= Landon Parvin =

Republican speech writer

Landon Parvin (born 1948) is a Republican speech writer who has written for several U.S. politicians, including Presidents Ronald Reagan, George H. W. Bush, George W. Bush, and California Governor Arnold Schwarzenegger.

In 1982, while working for Ronald Reagan, Parvin also wrote for Reagan's wife Nancy. Nancy was being criticized in the press for her opulence. Parvin wrote a comedic song for her to the tune of "Second Hand Rose".

Parvin left the White House temporarily in 1985 to become executive assistant to the U.S. Ambassador to the U.K.

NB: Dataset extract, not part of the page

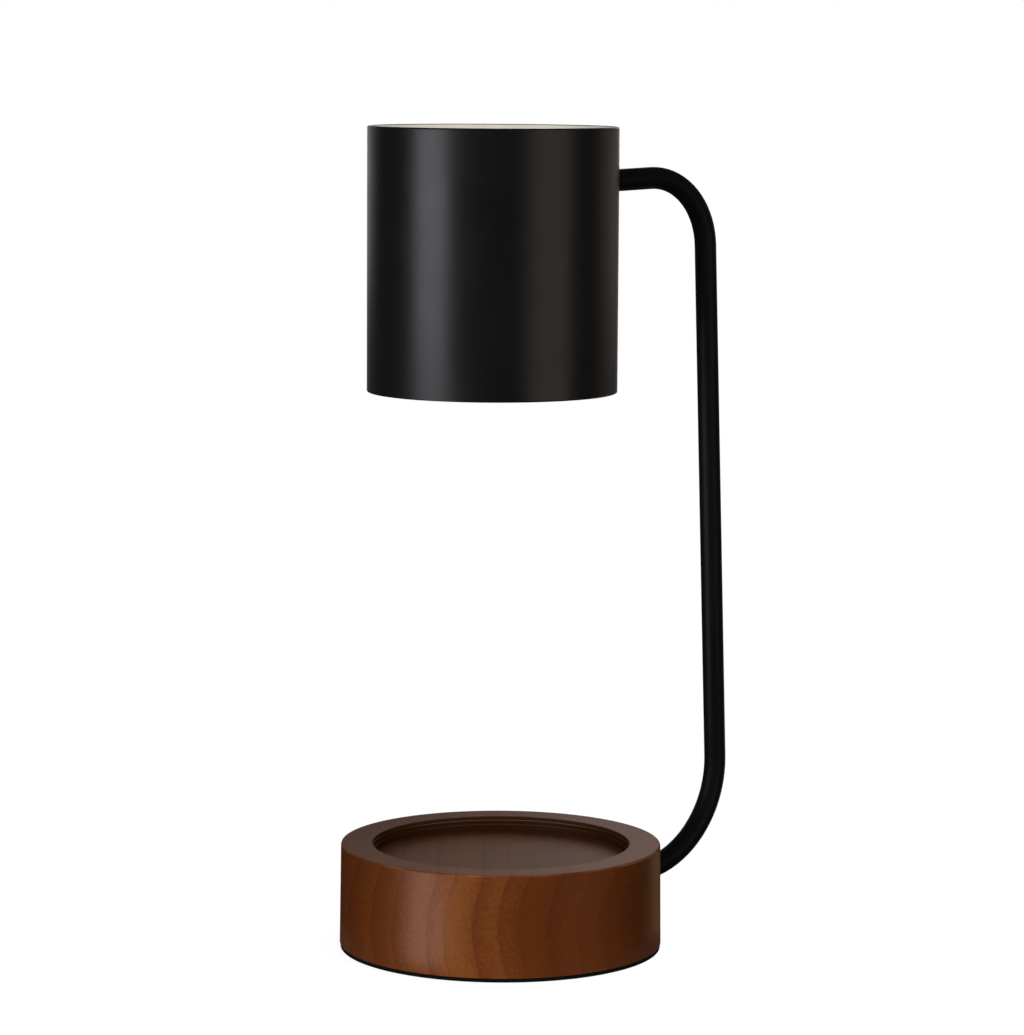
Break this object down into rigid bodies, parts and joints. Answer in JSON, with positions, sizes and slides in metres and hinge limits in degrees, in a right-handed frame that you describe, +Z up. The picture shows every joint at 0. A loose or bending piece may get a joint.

Parvin is responsible for writing a notorious joke for President George W. Bush's appearance at a press dinner that had Bush looking for the missing Iraqi weapons of mass destruction in various places, including underneath a desk table, while saying "Those weapons of mass destruction gotta be somewhere." Despite being reasonably well received at the time, it was judged by some to be insensitive to the families of the American soldiers whose family members in the service were in great danger overseas, and resulted in Bush receiving yet more criticism from a hostile press.

Interviewed in September 2004 about the Bush presidential campaign, he described his role in the campaign, "The purpose is for him to be better liked when he sits down than when he first stood up. That is what humor can do.".